§ **PROBLEM DETAILS**:
Write out only the span of lines that begins at the line with "Write the Blender Python" and ends at the line with "FLOOR_BLOCK = 0.4". Keep both end lines, word for word.

====== ENTRIES SUPPLIED

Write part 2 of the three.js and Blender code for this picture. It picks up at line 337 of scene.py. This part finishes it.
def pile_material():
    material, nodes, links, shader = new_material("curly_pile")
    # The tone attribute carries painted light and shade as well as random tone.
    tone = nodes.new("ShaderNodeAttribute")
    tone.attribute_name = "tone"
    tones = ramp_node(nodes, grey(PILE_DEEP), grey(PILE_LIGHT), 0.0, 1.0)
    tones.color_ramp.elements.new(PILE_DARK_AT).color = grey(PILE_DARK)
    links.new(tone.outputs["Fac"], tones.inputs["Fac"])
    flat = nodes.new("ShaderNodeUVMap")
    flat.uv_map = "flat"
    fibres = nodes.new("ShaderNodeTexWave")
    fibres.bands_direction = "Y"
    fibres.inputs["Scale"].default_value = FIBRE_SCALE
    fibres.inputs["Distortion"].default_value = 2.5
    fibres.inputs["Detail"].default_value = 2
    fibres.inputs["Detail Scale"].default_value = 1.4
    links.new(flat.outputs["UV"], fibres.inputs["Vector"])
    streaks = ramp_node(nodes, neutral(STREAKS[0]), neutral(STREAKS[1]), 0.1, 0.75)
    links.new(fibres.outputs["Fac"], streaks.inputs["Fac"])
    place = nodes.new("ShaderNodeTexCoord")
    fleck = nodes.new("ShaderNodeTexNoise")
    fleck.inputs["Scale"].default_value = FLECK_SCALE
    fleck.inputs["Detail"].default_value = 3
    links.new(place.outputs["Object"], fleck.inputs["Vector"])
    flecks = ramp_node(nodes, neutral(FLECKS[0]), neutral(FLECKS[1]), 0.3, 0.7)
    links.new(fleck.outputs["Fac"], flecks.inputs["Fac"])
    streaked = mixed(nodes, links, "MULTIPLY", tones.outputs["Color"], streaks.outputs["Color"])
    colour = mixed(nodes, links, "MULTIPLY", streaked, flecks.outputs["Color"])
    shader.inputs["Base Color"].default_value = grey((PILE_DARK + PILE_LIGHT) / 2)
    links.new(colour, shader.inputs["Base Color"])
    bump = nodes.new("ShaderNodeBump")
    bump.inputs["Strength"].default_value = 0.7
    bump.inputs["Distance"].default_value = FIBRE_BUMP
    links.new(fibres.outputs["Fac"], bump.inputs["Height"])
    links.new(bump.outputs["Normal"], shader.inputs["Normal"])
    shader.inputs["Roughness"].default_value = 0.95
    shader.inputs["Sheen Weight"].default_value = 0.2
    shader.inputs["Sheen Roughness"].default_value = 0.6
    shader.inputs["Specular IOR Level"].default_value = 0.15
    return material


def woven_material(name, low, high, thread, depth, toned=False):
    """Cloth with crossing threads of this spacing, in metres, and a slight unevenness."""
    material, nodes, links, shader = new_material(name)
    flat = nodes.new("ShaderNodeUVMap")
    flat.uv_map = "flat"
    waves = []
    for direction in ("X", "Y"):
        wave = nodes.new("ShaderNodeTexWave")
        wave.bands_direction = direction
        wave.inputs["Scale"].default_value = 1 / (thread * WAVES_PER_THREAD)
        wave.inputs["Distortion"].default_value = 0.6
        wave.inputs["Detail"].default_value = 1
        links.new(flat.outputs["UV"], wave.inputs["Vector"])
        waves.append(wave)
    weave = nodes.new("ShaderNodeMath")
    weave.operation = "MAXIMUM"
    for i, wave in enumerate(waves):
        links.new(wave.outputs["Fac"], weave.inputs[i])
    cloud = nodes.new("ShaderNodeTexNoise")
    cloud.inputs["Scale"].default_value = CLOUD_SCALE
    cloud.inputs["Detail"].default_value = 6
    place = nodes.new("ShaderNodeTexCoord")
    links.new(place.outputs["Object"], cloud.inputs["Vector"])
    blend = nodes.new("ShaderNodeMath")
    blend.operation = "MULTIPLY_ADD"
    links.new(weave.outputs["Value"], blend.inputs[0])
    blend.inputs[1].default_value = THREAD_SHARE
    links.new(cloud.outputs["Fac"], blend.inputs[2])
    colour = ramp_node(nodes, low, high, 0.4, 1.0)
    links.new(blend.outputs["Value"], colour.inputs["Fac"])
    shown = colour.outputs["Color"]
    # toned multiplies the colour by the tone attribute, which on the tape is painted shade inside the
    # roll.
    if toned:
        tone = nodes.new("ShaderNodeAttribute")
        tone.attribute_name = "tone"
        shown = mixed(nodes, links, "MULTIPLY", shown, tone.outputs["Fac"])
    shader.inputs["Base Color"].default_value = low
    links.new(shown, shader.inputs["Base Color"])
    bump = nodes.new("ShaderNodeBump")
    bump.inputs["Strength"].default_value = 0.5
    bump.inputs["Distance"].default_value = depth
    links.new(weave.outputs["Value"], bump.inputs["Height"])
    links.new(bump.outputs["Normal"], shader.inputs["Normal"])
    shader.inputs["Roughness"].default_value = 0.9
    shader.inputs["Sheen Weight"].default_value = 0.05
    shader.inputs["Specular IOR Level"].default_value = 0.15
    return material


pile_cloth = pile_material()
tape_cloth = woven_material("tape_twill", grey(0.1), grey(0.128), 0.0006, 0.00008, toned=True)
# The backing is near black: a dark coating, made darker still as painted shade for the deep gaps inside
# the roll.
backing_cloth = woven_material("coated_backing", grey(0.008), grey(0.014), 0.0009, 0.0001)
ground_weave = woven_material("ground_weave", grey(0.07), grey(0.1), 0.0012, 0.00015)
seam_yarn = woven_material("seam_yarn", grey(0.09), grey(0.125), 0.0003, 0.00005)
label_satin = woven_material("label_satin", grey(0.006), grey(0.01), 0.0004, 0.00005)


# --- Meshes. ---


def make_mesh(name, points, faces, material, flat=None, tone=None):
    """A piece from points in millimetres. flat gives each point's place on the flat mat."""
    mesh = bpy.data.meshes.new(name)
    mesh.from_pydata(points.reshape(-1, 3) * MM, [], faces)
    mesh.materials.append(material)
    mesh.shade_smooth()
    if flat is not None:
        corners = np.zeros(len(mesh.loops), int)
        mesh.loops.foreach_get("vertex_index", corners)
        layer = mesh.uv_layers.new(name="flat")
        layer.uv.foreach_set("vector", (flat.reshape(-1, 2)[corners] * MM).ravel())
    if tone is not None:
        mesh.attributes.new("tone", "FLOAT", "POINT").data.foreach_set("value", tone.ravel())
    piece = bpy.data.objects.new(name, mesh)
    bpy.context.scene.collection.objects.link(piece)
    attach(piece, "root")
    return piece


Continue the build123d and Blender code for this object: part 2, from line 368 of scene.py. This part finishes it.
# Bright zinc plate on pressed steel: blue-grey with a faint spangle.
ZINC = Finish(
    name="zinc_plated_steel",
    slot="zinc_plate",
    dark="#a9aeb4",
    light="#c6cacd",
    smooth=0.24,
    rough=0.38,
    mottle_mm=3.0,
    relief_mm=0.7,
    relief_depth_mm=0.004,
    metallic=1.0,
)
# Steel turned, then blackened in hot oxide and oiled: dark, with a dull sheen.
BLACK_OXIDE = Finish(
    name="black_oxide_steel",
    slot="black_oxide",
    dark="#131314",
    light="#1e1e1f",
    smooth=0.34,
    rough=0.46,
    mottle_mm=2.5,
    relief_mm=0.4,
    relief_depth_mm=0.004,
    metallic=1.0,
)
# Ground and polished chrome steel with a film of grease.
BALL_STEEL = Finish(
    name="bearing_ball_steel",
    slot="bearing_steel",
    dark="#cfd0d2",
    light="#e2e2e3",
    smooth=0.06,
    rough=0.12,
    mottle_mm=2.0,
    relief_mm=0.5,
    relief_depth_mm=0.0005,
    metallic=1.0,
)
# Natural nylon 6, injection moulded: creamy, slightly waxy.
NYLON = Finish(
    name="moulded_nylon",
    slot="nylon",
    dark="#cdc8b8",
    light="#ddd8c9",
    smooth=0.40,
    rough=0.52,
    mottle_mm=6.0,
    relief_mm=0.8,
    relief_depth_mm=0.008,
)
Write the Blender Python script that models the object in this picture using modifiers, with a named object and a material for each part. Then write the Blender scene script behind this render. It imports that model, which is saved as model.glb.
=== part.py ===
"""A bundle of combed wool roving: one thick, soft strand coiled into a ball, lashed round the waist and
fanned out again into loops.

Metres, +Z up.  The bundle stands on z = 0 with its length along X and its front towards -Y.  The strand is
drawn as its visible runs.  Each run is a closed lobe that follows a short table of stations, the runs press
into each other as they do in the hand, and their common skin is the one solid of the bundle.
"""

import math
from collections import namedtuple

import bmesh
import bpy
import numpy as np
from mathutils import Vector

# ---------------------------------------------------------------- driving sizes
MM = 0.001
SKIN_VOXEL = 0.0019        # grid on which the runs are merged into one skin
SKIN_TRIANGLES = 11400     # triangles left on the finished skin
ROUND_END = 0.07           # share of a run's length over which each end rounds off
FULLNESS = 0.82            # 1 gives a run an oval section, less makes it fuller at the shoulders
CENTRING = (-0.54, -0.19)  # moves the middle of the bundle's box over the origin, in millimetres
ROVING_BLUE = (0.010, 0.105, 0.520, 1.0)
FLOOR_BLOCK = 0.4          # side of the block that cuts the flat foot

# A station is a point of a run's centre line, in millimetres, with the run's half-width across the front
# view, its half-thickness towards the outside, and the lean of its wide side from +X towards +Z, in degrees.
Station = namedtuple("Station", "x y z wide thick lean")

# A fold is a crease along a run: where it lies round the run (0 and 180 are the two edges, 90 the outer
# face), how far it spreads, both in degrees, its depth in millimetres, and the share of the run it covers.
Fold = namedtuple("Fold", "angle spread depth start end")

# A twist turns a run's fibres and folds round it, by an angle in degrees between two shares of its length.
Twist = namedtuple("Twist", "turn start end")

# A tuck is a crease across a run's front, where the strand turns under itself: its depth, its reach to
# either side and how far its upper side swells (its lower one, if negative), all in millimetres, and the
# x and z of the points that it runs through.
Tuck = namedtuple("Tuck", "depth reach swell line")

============

§ **OUTPUT OF THE TASK**:
Write the Blender Python script that models the object in this picture using modifiers, with a named object and a material for each part. Then write the Blender scene script behind this render. It imports that model, which is saved as model.glb.
=== part.py ===
"""A bundle of combed wool roving: one thick, soft strand coiled into a ball, lashed round the waist and
fanned out again into loops.

Metres, +Z up.  The bundle stands on z = 0 with its length along X and its front towards -Y.  The strand is
drawn as its visible runs.  Each run is a closed lobe that follows a short table of stations, the runs press
into each other as they do in the hand, and their common skin is the one solid of the bundle.
"""

import math
from collections import namedtuple

import bmesh
import bpy
import numpy as np
from mathutils import Vector

# ---------------------------------------------------------------- driving sizes
MM = 0.001
SKIN_VOXEL = 0.0019        # grid on which the runs are merged into one skin
SKIN_TRIANGLES = 11400     # triangles left on the finished skin
ROUND_END = 0.07           # share of a run's length over which each end rounds off
FULLNESS = 0.82            # 1 gives a run an oval section, less makes it fuller at the shoulders
CENTRING = (-0.54, -0.19)  # moves the middle of the bundle's box over the origin, in millimetres
ROVING_BLUE = (0.010, 0.105, 0.520, 1.0)
FLOOR_BLOCK = 0.4          # side of the block that cuts the flat foot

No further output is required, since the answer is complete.